ONU adverte que Afeganistão não está apto para receber afegãos, enquanto a UE tenta deportar requerentes de asilo
O Afeganistão não tem capacidade para absorver os refugiados que regressam às suas comunidades locais, disse à Euronews um alto funcionário das Nações Unidas, numa altura em que os Estados-Membros da UE procuram formas de regresso
De acordo com um relatório da Agência das Nações Unidas para o Desenvolvimento (PNUD), cerca de 4,5 milhões de afegãos no estrangeiro estão a regressar ao seu país. Mas as graves condições do país, incluindo a falta generalizada de acesso à assistência internacional, estão a tornar difícil a reintegração dos afegãos que regressam do estrangeiro.

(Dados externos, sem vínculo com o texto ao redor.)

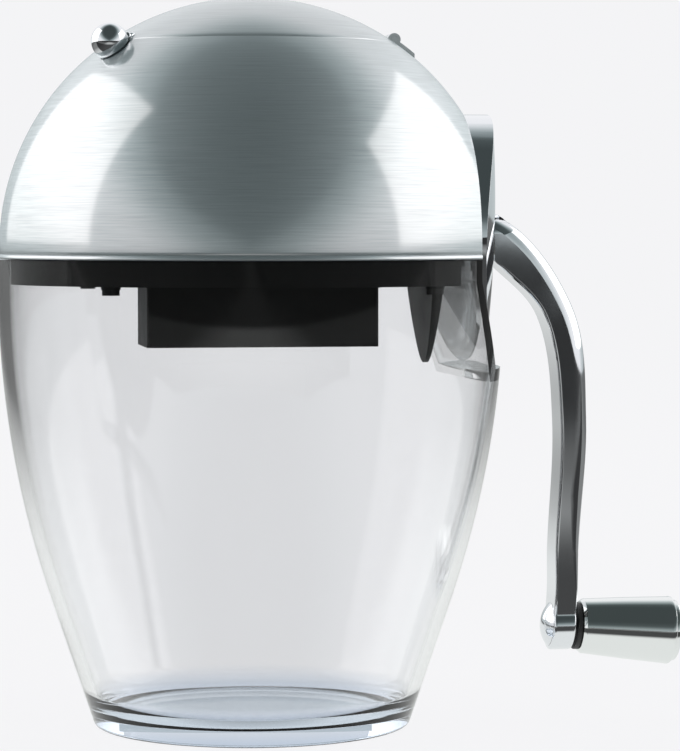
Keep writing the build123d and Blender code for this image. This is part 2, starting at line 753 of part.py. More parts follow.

Entre os problemas que o país enfrenta contam-se a pobreza extrema, as condições climáticas adversas, os danos causados pelos recentes terramotos e as severas imposições dos Talibãs aos direitos humanos básicos e à vida quotidiana, que afectam particularmente as mulheres e as raparigas.
Esta falta de capacidade para absorver os retornados constitui um grave problema para as tentativas europeias de deportação dos afegãos em situação irregular em vários Estados-Membros da UE.
O diretor do PNUD para a Ásia e o Pacífico, Kanni Wignaraja, disse à Euronews que a realidade no terreno torna insustentável a ideia de deportações ou regressos em massa.
"Há um desfasamento entre os apelos globais para que as pessoas regressem ao Afeganistão e a capacidade das comunidades afegãs para absorverem as pessoas que regressam", afirmou.
Bruxelas iniciou, no entanto, conversações exploratórias com os Talibãs, um regime que a UE não reconhece formalmente, na sequência de uma pressão de 20 países europeus para o regresso dos requerentes de asilo afegãos rejeitados.
De acordo com os últimos dados da Agência da UE para o Asilo (EASO), entre junho e agosto de 2025, 63% dos requerentes de asilo afegãos foram reconhecidos como refugiados nos países da UE e da EFTA, embora as taxas variem muito de país para país.
Os dados do EASO excluem as formas nacionais de proteção, o tipo de proteção mais frequentemente concedido aos afegãos, bem como os casos de recurso às autoridades judiciais após a rejeição.
Entre os países mais pobres
Com uma população de cerca de 44 milhões de habitantes, o Afeganistão está entre os países mais pobres do mundo: de acordo com os últimos dados do Índice de Pobreza Multidimensional Ajustado, cerca de dois terços da população vive abaixo do limiar da pobreza.
Wignaraja disse à Euronews que a população afegã que regressa atualmente ao seu país vem principalmente do Irão e do Paquistão, seja por força ou por opção.
"Cerca de 10% da população está a regressar, sem trazer bens", disse. "De facto, não trazem quase nada. O que trazem consigo, para além da roupa do corpo, são dívidas".
"É muito difícil para os retornados encontrarem um emprego, por exemplo. Quando chegam, não têm casa nem serviços básicos de saúde e educação. E, mais importante ainda, as mulheres e as raparigas não podem voltar à escola depois do sexto ano e as mulheres não conseguem encontrar trabalho".
Para além dos desafios de encontrar necessidades básicas, a assistência internacional dificilmente chega aos retornados quando estes chegam às comunidades afegãs.
"Quando perguntamos às comunidades locais para onde os repatriados estão a chegar se viram alguma assistência internacional, cerca de 76% disseram ao PNUD que não viram", afirmou Wignaraja.
Exigência de melhores condições para as mulheres
Desde que os talibãs voltaram ao poder em 2021, as mulheres e as raparigas afegãs têm sido privadas dos seus direitos. Estão impedidas de ter acesso a tudo, exceto à educação básica e a quase todo o trabalho, sendo a sua circulação e participação na vida pública restringidas a um nível draconiano.
Wignaraja afirmou que a UE, ao procurar um diálogo com os Talibãs, deveria ter "a liberdade e os direitos das mulheres e das raparigas como um dos principais pontos de negociação para o regresso dos afegãos".
"Todos, homens e mulheres, raparigas e rapazes, devem ter a possibilidade de ter uma vida digna e um bem-estar básico quando regressarem", afirmou a diretora do PNUD. "Mas, acima de tudo, as raparigas e as mulheres afegãs devem ter direito à educação e ao trabalho.
"Penso que esta é uma questão fundamental que deve ser tida em conta quando se apoia o regresso através da assistência internacional".